According to the U.N.’s International Organization for Migration, a new outbreak of a jihadist insurgency in Cabo Delgado has uprooted at least 14,000 people in recent weeks, many of them children fleeing the violence by bus, canoe and on foot. Much of the violence has been directed against Christian targets, in a country where Christianity represents around 60 percent of the population.

Juliasse confirmed that the situation is growing worse.

“The violence perpetrated in this district in the last two weeks was such that around a dozen villages, some very populous, were targeted, with the destruction of homes and institutions,” he said. “In these villages, all Christian chapels were destroyed.”

“The highest point so far was the attack on Mazeze, the administrative post of the Chiúre district, with the destruction of so many government-run public and social infrastructures, as well as our mission, which provided a lot of social support to the people of the region,” Juliasse said.

The bishop spoke of “a drama of flight” and “an authentic population exodus,” as armed groups continue to pummel various communities.

“The populations of villages already reduced to ashes are fleeing, as are the populations of villages that now find themselves at risk of being attacked. Many follow a path that is only certain of the starting point,” Juliasse said.

“[They] go in search of a safe place. I don’t know where they will find it… maybe, [just] the least insecure one,” he said.

The 55-year-old bishop noted that many people flee carrying just “a bundle on their head or on the only family bicycle. It’s all they have left now. It will certainly not be long before hunger, thirst and disease arrive.”

He said they are fleeing for their lives, afraid to suffer “the same fate as those who were beheaded and shot.”

The cleric described the story of a young mother, who is the niece of an employee of the diocesan curia who ran away, taking her newborn baby with her.

“Between the heat and the dust, she drank the water she found, developed diarrhea and vomiting and succumbed [to the disease]. The little baby was left without a mother, without guilt and without peace,” he said.

The fresh wave of attacks comes after Mozambican authorities, with assistance from Rwandan troops and a military contingent from the Southern African Development Community, initially appeared to have brought the situation under control.

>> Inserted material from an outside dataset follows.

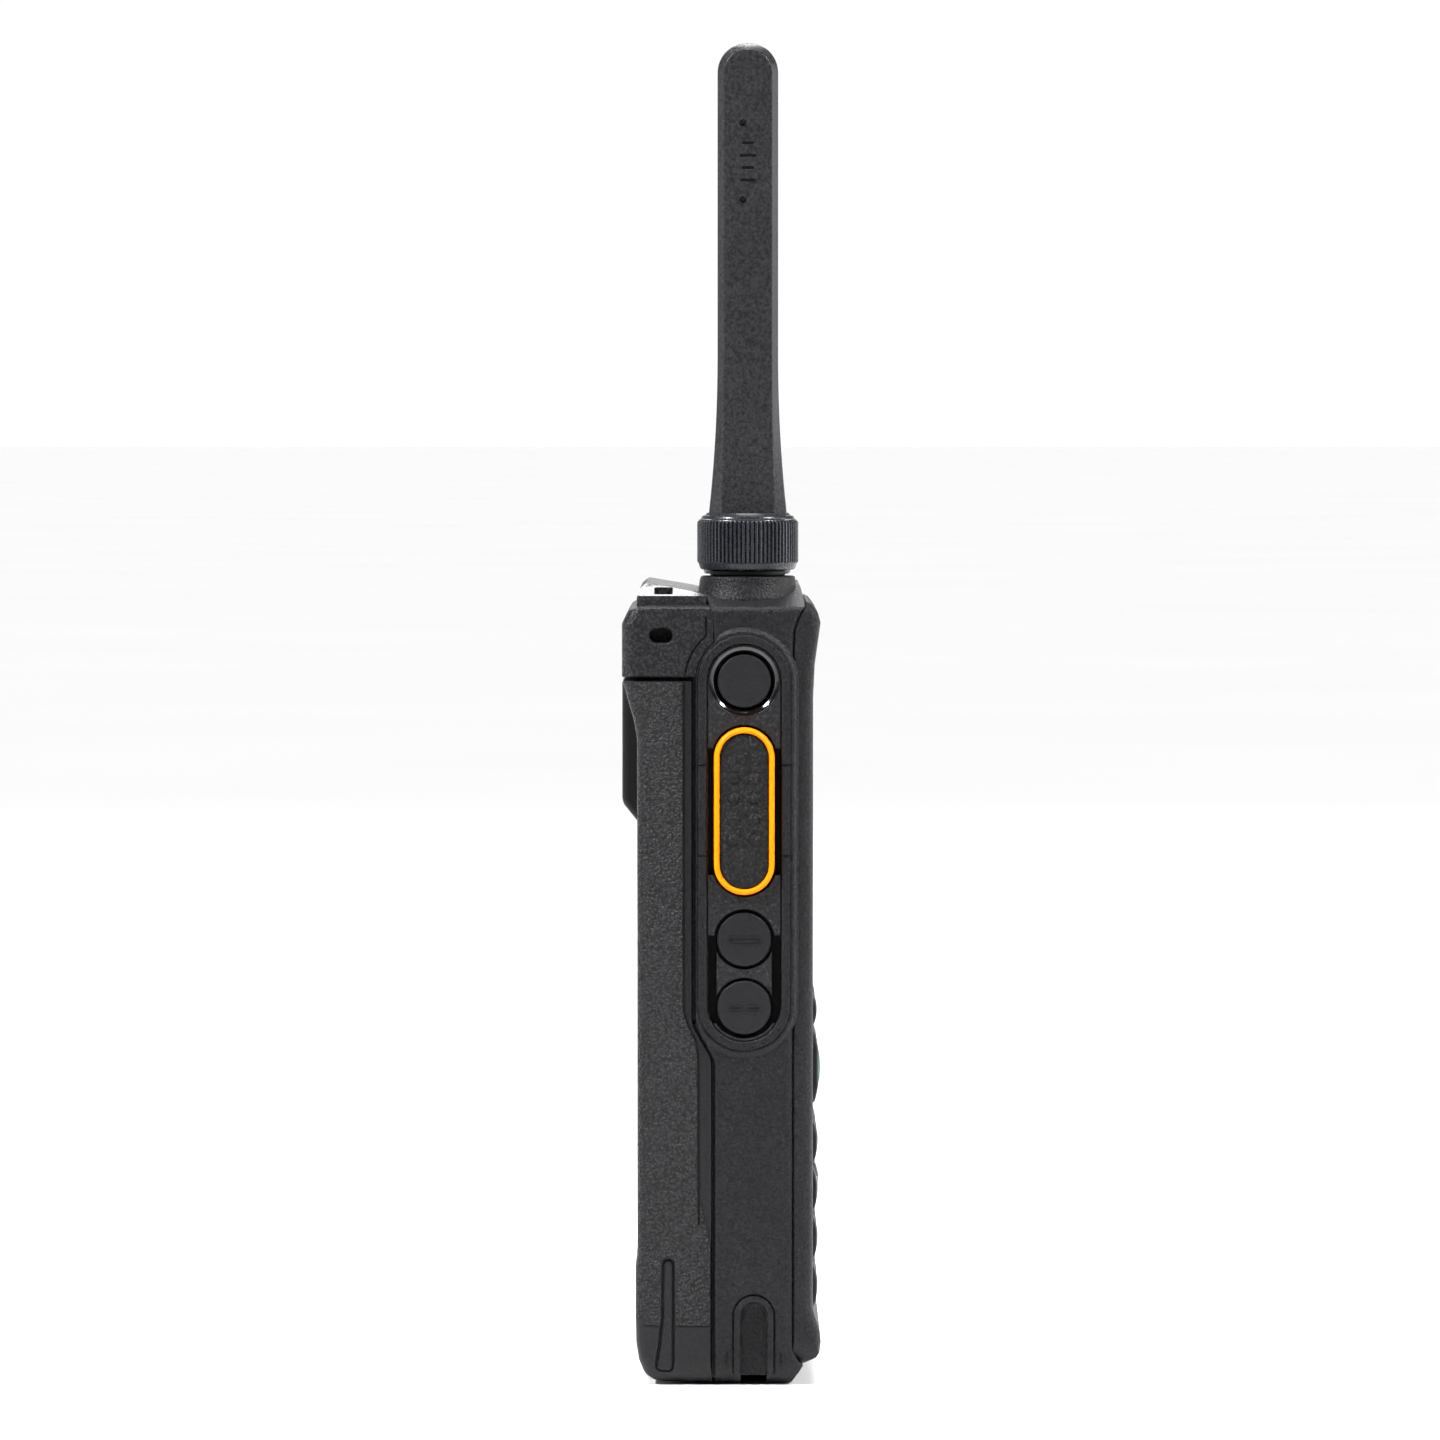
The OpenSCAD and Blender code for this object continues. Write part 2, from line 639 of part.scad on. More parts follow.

The Mozambican military in mid-December claimed that 90 percent of Cabo Delgado had been secured, but independent analysts warned that the jihadists had merely made a tactical retreat and would strike back.

President Philippe Nyusi of Mozambique has expressed concern over the new wave of attacks.

“There are a significant number of people who move from one area to another and complain about support,” Nyusi said after a meeting with the country’s military commanders.

“Terrorists try to recruit in this province, which is why we see these movements,” he said.

According to the UNHCR, at least two million people had been forced to flee from their homes since fighting broke out in the region in 2017. At least 5,000 people have been killed.

The European Commission estimates that some 3.5 million people are now faced with the prospect of acute food insecurity in northern Mozambique.

Pope Francis on Feb. 18 weighed in on the situation, offering words of comfort to a desperate, suffering and fleeing people.

“The violence against defenseless populations, the destruction of infrastructure, and insecurity are again rampant in the province of Cabo Delgado, Mozambique, where the Catholic mission of Our Lady of Africa in Mazezeze was also set on fire in recent days,” Francis said during his Angelus prayer.

“Let us pray for peace to return to that tormented region”, he said. “Let us not forget: War is always a defeat. Always,” he said.